The home side’s edge in this rivalry is obvious enough from the recent record. Coventry have won three of the last four meetings listed here, and Wednesday haven’t kept a clean sheet in any of the recent clashes that stand out. On top of that, the games have tended to open up. You don’t need much imagination to see why goals have been a recurring theme when these two get together.
We Predict: Both Teams to Score - No
We’re backing Both Teams to Score - No at 4/6 for this one. Coventry’s home record is too strong, Wednesday’s away output is too weak, and the league positions tell the same story in a much harsher language. Lampard’s side should control the game and create enough to win it without needing a shootout. A 2-0 Coventry victory feels right.
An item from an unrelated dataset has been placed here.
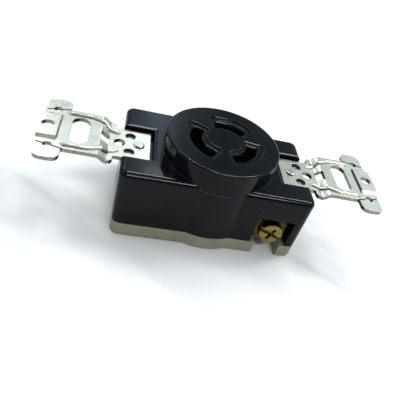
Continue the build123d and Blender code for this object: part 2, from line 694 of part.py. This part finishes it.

There’s a small tension here because some of the head-to-head meetings have been lively, but Wednesday’s current shape is nowhere near good enough to carry their end of a goal-heavy game. Coventry don’t need much encouragement to keep things tidy either. If you wanted a slightly more aggressive angle, Coventry to win to nil is the cleaner thought, but BTTS - No is the safer and more widely available route.